Is SEO Worthwhile With A Small Marketing Budget?

Updated: Aug 7, 2019

We get this question a lot. The short answer is: it depends on 2 things:


1.) Your Budget

2.) Your Goals


Like most marketing, you get what you put into SEO. If you have a larger budget ($2,000+/month) you can definitely get a healthy return in a reasonable amount of time (4-6 months), but with a smaller budget ($500-1,000/month), I usually recommend my clients look into other marketing channels that offer quicker returns for a lower upfront investment (eg Google, Facebook and/or Yelp ads).


Unfortunately, SEO done correctly isn't incredibly cheap and if you're paying less than $1,000/month for "SEO", you're probably wasting your money. SEO requires a budget to write quality content, pay for local citations and directories, and link outreach. Not every business can afford it and in some cases, you might not even need it. The lower the budget a SEO team has to work with the longer it will take to rank for your target keywords, so you not only end up spending more in the long-run in hard costs but you also suffer from a rising opportunity cost. It also works the opposite way, the most money you put into SEO, the quicker or bigger your returns will be. For example, instead of just targeting a set of keywords around a single product or service, with a larger SEO budget, you can target multiple sets of keywords or office locations with your campaign.


So if you don't quite have the budget for a legit SEO campaign, you're not helpless, paid advertising is your solution. It works almost immediately. You launch a campaign today, you start getting increased website traffic or calls tomorrow. The catch? You aren't building a sustainable digital brand and are instead paying for temporary placement in front of the eyes of your potential customers. You pause your campaign or Facebook changes their ad policy, you shut off the lead faucet. Depending on your industry, you can be effective with a $1,000 ad spend per month as long as you're tracking the metrics regularly.


The other consideration is your goals. If you need to move product or get clients in the door immediately, SEO is simply not the solution. Paid digital advertising would be first place we look to achieve those immediate goals. If your priority is instead building a sustainable brand and consistent inbound lead funnel over time, SEO might be the route we choose for your business.

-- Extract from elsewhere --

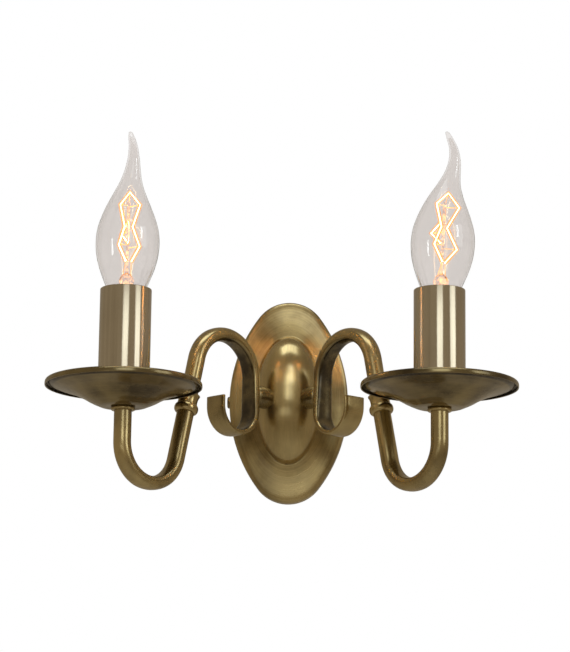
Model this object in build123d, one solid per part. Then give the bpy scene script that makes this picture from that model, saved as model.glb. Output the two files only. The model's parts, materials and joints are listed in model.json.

Ideally, budget allowing, we'd implement a two pronged approach where we have an ad campaign running over the short term (4-6 months) while the SEO campaign grows in velocity and return. Eventually there will be an inflection point where you're getting more inbound leads from organic search results than you are from paid advertising and you as a business owner can choose to pause the paid ads and reinvest that money back into SEO or some other part of your business while SEO continues to snowball.